Directive:
Extract exactly the run of lines starting at the line that holds "Turn this picture" and ending at the line that holds "weft_thickness = 0.2", both included.

Information supplied:
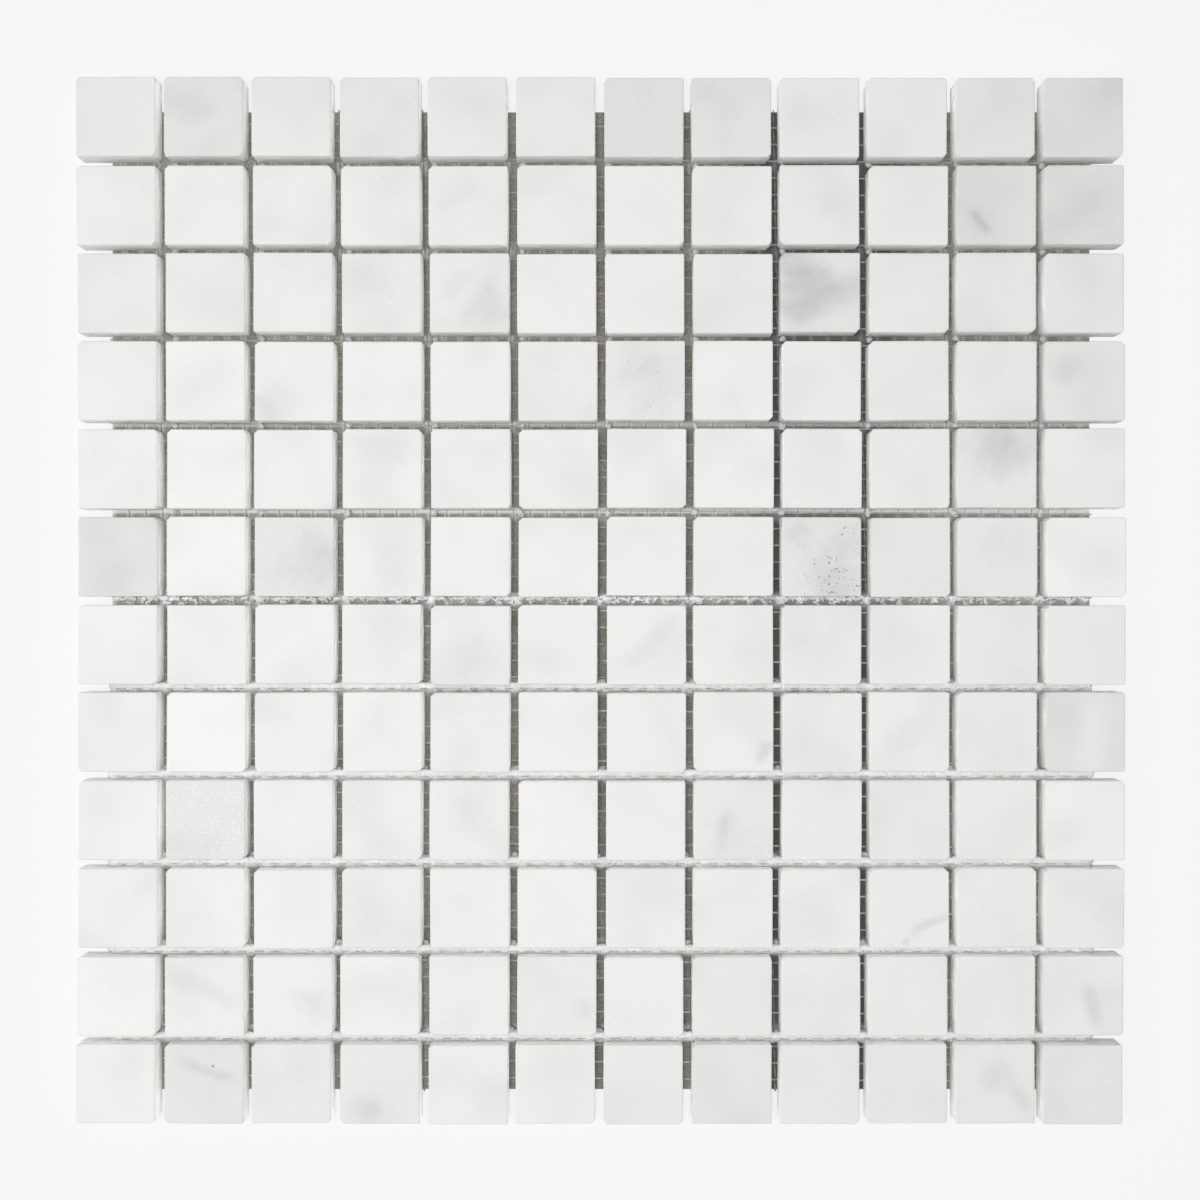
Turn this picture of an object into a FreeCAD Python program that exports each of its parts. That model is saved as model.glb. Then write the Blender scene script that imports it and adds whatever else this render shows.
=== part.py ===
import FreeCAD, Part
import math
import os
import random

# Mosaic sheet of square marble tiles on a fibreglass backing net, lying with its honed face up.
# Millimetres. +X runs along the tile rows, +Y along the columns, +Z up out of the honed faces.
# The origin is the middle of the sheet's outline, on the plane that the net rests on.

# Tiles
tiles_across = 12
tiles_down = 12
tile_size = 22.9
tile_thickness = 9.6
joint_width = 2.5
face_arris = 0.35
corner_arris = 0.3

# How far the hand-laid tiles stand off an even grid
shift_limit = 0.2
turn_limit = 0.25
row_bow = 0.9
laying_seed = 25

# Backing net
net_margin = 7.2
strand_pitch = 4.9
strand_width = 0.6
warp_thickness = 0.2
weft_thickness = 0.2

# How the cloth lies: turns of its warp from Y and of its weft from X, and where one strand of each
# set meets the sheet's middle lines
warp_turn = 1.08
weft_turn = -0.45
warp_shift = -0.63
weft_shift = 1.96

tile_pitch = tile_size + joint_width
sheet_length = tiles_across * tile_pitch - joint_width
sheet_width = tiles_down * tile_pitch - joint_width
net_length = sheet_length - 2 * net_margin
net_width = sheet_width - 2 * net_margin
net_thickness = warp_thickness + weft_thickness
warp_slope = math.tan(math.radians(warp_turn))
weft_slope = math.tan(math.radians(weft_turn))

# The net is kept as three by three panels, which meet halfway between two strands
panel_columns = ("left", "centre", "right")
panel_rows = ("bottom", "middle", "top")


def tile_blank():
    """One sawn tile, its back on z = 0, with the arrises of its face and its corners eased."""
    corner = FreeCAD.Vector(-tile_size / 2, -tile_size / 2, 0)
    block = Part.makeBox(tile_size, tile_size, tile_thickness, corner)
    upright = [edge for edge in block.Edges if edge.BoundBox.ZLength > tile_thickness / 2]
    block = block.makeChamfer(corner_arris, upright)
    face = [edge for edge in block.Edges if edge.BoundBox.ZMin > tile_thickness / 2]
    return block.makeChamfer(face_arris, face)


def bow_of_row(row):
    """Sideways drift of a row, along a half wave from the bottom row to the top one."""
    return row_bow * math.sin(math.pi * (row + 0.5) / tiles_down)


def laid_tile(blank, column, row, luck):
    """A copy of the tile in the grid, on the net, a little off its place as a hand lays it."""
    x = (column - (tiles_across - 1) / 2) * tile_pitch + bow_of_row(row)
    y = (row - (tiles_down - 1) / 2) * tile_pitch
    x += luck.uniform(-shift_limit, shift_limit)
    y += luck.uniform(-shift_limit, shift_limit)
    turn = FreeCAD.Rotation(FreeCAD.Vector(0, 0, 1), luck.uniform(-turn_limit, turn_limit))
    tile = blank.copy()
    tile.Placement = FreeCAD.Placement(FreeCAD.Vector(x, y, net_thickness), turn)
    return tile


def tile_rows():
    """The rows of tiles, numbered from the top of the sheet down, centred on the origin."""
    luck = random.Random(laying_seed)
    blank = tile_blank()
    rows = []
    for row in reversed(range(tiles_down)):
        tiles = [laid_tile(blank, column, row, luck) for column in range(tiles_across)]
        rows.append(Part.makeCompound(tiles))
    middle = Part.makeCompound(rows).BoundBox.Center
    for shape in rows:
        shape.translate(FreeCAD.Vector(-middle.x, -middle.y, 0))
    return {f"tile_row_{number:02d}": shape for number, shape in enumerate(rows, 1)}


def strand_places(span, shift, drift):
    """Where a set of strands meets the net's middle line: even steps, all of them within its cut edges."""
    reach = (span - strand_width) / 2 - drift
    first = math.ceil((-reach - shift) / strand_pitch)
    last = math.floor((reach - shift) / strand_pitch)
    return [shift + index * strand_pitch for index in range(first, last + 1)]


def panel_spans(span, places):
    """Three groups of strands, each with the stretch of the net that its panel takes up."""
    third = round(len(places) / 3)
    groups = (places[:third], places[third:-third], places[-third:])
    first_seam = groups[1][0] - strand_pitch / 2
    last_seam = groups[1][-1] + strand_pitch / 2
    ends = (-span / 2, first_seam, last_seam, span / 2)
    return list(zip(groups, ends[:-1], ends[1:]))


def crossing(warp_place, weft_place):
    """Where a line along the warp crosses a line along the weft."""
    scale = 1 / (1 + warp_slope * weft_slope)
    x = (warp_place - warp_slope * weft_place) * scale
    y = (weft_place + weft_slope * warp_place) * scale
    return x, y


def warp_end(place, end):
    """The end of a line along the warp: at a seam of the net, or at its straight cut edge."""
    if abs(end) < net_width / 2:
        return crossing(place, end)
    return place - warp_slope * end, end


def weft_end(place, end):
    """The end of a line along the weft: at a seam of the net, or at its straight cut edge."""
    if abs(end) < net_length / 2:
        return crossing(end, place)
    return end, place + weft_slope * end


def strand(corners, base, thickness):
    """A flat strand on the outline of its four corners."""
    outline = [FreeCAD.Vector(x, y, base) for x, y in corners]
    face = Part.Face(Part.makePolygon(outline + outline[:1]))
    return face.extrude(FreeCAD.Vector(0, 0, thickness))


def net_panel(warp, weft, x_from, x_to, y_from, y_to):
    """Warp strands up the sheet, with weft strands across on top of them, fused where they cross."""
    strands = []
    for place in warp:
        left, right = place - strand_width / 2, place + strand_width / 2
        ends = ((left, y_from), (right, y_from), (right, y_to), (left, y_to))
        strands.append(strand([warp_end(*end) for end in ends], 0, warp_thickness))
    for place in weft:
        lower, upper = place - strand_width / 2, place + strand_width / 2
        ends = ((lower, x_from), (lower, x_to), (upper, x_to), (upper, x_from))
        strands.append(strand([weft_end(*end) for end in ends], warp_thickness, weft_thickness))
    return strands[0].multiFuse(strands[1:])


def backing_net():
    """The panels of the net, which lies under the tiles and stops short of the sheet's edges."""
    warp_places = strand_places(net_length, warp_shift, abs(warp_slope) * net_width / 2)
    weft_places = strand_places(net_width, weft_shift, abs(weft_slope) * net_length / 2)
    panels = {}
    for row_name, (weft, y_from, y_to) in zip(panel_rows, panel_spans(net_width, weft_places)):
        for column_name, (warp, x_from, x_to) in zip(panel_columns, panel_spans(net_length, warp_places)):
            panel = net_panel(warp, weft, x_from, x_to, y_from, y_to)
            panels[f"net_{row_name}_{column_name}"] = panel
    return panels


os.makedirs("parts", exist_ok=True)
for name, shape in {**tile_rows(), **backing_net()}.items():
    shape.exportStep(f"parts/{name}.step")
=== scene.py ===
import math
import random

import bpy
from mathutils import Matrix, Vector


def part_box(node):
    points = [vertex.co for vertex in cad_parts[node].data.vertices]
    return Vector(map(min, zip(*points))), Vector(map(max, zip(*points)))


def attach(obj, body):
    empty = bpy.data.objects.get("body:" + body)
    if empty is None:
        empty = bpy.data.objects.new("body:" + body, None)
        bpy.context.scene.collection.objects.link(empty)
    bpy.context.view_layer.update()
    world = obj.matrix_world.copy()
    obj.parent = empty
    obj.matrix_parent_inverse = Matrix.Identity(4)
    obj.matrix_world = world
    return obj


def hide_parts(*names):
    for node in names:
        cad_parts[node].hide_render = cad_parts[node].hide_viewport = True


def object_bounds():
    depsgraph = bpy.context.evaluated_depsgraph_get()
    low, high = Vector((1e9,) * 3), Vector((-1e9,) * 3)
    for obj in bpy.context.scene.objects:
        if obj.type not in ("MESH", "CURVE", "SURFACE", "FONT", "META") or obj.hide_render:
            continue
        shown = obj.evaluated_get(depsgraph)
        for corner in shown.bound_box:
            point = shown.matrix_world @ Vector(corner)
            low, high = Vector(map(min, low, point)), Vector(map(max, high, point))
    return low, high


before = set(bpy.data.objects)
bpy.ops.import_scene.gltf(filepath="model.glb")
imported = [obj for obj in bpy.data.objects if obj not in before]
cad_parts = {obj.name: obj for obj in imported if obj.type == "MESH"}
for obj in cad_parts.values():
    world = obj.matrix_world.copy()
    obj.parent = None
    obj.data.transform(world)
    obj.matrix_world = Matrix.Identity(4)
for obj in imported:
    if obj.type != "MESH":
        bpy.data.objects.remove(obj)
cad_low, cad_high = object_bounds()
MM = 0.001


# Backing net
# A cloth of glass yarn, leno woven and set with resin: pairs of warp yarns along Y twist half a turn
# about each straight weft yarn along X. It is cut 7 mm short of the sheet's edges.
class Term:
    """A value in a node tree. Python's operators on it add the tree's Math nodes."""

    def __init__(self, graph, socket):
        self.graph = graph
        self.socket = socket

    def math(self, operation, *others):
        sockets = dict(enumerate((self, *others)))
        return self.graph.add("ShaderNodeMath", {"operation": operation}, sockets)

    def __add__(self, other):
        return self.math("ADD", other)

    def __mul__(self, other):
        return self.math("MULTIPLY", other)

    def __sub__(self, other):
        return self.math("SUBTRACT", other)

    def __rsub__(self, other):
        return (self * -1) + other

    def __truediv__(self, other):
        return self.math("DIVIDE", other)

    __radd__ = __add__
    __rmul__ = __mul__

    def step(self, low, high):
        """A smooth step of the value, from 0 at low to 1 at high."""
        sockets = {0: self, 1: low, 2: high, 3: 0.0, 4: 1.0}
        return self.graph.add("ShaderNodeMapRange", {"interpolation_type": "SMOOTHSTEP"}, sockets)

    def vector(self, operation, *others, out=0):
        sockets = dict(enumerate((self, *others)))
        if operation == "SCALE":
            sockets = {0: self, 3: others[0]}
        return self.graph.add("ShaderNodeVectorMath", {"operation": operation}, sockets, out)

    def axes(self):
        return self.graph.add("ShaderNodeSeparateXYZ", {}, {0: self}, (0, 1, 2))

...

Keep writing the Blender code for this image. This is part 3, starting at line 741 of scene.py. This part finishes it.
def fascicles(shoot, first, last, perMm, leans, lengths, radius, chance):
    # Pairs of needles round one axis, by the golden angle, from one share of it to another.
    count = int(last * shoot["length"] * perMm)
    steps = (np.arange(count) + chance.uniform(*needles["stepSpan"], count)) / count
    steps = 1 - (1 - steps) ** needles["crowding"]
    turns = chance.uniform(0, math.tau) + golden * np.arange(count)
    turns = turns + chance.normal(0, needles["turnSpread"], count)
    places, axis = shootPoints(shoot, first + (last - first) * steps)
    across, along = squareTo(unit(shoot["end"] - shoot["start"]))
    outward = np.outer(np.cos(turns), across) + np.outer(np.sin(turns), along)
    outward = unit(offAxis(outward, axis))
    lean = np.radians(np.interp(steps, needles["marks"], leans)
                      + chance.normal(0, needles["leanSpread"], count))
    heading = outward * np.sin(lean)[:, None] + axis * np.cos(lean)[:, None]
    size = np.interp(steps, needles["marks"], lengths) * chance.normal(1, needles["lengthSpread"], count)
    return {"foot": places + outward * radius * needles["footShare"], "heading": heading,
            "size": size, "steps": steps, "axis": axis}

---

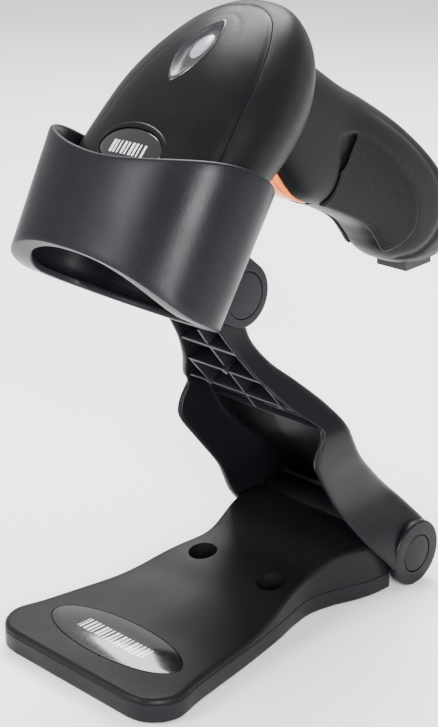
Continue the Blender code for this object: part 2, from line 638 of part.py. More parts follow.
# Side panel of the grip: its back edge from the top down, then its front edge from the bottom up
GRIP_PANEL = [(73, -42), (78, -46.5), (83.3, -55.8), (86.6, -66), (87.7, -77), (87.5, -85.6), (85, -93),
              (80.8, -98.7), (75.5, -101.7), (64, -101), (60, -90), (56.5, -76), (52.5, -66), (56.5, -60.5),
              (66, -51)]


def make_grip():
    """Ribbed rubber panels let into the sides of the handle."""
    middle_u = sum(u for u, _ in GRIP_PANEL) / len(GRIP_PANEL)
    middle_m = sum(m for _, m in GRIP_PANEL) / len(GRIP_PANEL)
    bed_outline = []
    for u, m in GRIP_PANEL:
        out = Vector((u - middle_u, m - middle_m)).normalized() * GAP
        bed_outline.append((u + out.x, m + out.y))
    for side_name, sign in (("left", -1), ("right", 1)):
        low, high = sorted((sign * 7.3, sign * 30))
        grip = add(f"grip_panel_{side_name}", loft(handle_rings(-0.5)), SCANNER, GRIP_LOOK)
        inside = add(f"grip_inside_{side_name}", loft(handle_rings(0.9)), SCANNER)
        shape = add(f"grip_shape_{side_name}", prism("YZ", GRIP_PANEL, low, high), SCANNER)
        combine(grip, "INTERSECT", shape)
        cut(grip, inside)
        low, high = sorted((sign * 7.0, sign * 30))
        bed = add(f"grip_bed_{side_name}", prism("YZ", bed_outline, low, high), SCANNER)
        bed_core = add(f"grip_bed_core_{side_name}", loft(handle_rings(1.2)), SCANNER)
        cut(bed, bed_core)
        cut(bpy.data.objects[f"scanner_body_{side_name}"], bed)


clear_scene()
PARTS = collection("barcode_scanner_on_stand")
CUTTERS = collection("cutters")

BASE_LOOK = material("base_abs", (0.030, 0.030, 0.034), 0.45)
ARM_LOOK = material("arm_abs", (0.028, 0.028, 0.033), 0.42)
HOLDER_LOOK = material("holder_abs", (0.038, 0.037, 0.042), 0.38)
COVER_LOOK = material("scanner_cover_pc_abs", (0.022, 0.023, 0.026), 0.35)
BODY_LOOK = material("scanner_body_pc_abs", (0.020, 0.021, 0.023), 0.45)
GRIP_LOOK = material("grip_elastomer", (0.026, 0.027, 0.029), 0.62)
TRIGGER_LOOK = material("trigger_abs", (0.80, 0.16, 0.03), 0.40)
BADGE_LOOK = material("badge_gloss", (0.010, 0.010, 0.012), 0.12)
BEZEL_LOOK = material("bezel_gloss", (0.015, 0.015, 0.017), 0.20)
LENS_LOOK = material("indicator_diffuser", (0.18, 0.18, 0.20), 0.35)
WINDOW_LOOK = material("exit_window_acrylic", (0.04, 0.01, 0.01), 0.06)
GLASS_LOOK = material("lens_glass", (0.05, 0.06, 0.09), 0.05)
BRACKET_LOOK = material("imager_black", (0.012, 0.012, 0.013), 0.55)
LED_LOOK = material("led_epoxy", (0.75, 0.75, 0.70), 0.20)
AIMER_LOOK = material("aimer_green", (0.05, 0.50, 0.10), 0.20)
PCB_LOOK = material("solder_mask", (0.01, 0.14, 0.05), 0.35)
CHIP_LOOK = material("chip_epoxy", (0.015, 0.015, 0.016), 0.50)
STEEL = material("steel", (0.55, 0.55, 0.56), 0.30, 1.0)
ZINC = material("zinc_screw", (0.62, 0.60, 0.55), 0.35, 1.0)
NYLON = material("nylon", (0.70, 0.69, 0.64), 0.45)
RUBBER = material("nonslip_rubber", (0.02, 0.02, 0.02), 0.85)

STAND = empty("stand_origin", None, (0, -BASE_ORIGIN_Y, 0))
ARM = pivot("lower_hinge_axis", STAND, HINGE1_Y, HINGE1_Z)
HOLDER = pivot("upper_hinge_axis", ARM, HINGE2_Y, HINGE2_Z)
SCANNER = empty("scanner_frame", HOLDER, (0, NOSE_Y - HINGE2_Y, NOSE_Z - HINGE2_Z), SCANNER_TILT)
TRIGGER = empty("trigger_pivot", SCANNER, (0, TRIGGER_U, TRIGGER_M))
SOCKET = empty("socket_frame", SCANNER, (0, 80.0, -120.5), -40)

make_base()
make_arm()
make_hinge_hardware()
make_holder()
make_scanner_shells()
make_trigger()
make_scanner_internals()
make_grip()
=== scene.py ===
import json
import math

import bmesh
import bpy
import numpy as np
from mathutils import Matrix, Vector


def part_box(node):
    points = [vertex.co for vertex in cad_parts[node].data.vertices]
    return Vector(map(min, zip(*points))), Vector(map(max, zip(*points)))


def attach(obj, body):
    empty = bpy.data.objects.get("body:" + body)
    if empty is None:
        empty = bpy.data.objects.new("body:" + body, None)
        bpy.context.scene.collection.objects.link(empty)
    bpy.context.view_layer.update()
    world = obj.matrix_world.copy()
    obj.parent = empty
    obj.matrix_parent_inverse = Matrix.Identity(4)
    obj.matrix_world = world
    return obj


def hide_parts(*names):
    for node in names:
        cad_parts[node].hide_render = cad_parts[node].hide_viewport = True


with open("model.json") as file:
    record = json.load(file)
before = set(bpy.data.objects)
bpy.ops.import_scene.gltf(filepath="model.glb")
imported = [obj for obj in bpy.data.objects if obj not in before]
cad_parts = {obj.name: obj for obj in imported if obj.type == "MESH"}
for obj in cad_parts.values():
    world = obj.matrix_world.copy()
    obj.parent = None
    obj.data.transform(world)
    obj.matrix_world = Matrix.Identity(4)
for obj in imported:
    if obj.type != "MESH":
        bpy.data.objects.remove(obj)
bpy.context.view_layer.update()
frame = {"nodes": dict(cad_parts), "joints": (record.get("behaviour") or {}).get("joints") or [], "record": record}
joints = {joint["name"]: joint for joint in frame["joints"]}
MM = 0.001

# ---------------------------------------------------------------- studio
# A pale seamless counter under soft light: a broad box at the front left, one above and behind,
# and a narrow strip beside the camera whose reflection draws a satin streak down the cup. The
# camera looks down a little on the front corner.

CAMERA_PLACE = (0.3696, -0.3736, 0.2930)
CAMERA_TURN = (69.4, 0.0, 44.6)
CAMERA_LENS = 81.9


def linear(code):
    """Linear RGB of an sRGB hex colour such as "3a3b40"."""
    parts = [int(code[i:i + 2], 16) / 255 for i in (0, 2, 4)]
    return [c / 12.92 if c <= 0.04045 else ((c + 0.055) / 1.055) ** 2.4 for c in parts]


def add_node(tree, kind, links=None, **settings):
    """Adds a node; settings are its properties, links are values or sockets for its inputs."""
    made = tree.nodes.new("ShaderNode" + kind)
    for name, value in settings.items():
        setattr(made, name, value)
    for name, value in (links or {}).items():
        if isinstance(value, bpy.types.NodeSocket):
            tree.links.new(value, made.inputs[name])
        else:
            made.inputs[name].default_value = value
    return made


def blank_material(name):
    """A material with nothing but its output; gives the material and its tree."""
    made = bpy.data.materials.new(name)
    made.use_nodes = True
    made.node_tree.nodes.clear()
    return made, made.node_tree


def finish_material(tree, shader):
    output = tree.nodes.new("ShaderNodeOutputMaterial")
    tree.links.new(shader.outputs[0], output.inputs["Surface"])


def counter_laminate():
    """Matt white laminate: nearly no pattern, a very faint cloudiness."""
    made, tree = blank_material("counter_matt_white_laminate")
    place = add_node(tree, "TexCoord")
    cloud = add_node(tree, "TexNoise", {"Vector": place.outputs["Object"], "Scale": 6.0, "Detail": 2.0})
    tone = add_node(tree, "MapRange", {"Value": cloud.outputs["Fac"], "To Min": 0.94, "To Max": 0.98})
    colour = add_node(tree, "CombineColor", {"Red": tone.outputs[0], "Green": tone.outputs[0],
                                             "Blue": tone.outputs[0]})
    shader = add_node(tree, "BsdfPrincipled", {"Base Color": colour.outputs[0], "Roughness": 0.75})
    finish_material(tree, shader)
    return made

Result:
Turn this picture of an object into a FreeCAD Python program that exports each of its parts. That model is saved as model.glb. Then write the Blender scene script that imports it and adds whatever else this render shows.
=== part.py ===
import FreeCAD, Part
import math
import os
import random

# Mosaic sheet of square marble tiles on a fibreglass backing net, lying with its honed face up.
# Millimetres. +X runs along the tile rows, +Y along the columns, +Z up out of the honed faces.
# The origin is the middle of the sheet's outline, on the plane that the net rests on.

# Tiles
tiles_across = 12
tiles_down = 12
tile_size = 22.9
tile_thickness = 9.6
joint_width = 2.5
face_arris = 0.35
corner_arris = 0.3

# How far the hand-laid tiles stand off an even grid
shift_limit = 0.2
turn_limit = 0.25
row_bow = 0.9
laying_seed = 25

# Backing net
net_margin = 7.2
strand_pitch = 4.9
strand_width = 0.6
warp_thickness = 0.2
weft_thickness = 0.2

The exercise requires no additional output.